## [WRITTEN TASK]
Your task is to repeat all of the material exactly.
┌────────
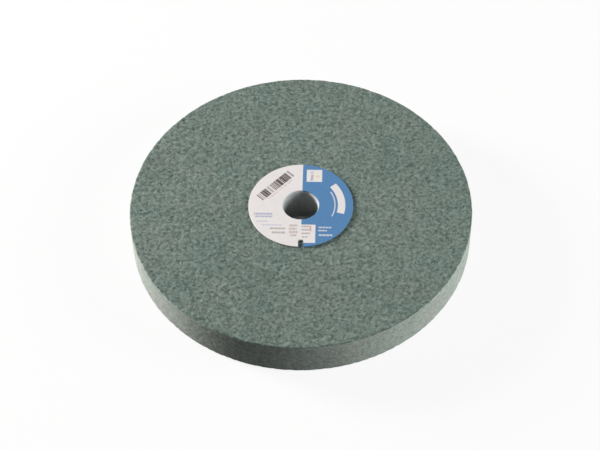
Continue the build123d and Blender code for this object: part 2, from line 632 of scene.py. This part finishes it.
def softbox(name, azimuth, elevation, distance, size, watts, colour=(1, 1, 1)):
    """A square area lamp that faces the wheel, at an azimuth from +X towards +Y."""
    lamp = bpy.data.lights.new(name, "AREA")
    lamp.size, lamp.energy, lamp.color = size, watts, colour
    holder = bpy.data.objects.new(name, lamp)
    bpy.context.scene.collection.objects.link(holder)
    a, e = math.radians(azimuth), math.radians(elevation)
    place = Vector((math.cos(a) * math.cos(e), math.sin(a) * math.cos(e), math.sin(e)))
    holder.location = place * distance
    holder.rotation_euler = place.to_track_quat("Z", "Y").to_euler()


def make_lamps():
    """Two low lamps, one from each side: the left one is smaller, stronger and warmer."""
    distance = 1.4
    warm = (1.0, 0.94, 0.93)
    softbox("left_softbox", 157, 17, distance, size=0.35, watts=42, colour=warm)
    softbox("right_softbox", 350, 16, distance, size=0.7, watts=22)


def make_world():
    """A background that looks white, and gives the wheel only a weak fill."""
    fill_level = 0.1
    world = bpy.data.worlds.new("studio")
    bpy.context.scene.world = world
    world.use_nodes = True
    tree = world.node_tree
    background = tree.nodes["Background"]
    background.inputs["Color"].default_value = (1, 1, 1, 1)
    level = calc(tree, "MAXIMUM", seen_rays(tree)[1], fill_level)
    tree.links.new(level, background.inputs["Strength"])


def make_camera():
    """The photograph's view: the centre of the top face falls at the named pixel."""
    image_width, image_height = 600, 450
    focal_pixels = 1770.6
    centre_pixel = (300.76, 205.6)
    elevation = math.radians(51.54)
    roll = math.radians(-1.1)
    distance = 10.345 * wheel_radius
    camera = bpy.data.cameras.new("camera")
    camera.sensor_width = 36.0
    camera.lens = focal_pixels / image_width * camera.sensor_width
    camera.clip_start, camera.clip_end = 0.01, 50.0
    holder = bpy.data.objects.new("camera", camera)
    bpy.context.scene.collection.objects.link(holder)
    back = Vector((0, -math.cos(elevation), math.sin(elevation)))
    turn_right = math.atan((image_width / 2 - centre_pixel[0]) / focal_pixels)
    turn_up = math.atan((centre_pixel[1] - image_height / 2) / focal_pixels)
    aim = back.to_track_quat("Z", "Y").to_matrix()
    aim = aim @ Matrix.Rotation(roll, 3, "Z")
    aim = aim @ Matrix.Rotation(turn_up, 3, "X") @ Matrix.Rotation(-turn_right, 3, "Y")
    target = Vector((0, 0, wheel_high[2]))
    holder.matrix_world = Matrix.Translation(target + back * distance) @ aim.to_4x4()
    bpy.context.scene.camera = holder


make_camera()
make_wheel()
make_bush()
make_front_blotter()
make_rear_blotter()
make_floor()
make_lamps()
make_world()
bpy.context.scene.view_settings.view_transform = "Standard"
└────────
## [CORRECT RESULT]
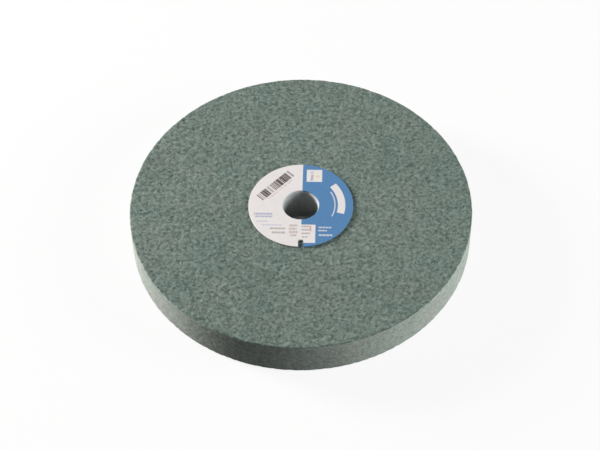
Continue the build123d and Blender code for this object: part 2, from line 632 of scene.py. This part finishes it.
def softbox(name, azimuth, elevation, distance, size, watts, colour=(1, 1, 1)):
    """A square area lamp that faces the wheel, at an azimuth from +X towards +Y."""
    lamp = bpy.data.lights.new(name, "AREA")
    lamp.size, lamp.energy, lamp.color = size, watts, colour
    holder = bpy.data.objects.new(name, lamp)
    bpy.context.scene.collection.objects.link(holder)
    a, e = math.radians(azimuth), math.radians(elevation)
    place = Vector((math.cos(a) * math.cos(e), math.sin(a) * math.cos(e), math.sin(e)))
    holder.location = place * distance
    holder.rotation_euler = place.to_track_quat("Z", "Y").to_euler()


def make_lamps():
    """Two low lamps, one from each side: the left one is smaller, stronger and warmer."""
    distance = 1.4
    warm = (1.0, 0.94, 0.93)
    softbox("left_softbox", 157, 17, distance, size=0.35, watts=42, colour=warm)
    softbox("right_softbox", 350, 16, distance, size=0.7, watts=22)


def make_world():
    """A background that looks white, and gives the wheel only a weak fill."""
    fill_level = 0.1
    world = bpy.data.worlds.new("studio")
    bpy.context.scene.world = world
    world.use_nodes = True
    tree = world.node_tree
    background = tree.nodes["Background"]
    background.inputs["Color"].default_value = (1, 1, 1, 1)
    level = calc(tree, "MAXIMUM", seen_rays(tree)[1], fill_level)
    tree.links.new(level, background.inputs["Strength"])


def make_camera():
    """The photograph's view: the centre of the top face falls at the named pixel."""
    image_width, image_height = 600, 450
    focal_pixels = 1770.6
    centre_pixel = (300.76, 205.6)
    elevation = math.radians(51.54)
    roll = math.radians(-1.1)
    distance = 10.345 * wheel_radius
    camera = bpy.data.cameras.new("camera")
    camera.sensor_width = 36.0
    camera.lens = focal_pixels / image_width * camera.sensor_width
    camera.clip_start, camera.clip_end = 0.01, 50.0
    holder = bpy.data.objects.new("camera", camera)
    bpy.context.scene.collection.objects.link(holder)
    back = Vector((0, -math.cos(elevation), math.sin(elevation)))
    turn_right = math.atan((image_width / 2 - centre_pixel[0]) / focal_pixels)
    turn_up = math.atan((centre_pixel[1] - image_height / 2) / focal_pixels)
    aim = back.to_track_quat("Z", "Y").to_matrix()
    aim = aim @ Matrix.Rotation(roll, 3, "Z")
    aim = aim @ Matrix.Rotation(turn_up, 3, "X") @ Matrix.Rotation(-turn_right, 3, "Y")
    target = Vector((0, 0, wheel_high[2]))
    holder.matrix_world = Matrix.Translation(target + back * distance) @ aim.to_4x4()
    bpy.context.scene.camera = holder


make_camera()
make_wheel()
make_bush()
make_front_blotter()
make_rear_blotter()
make_floor()
make_lamps()
make_world()
bpy.context.scene.view_settings.view_transform = "Standard"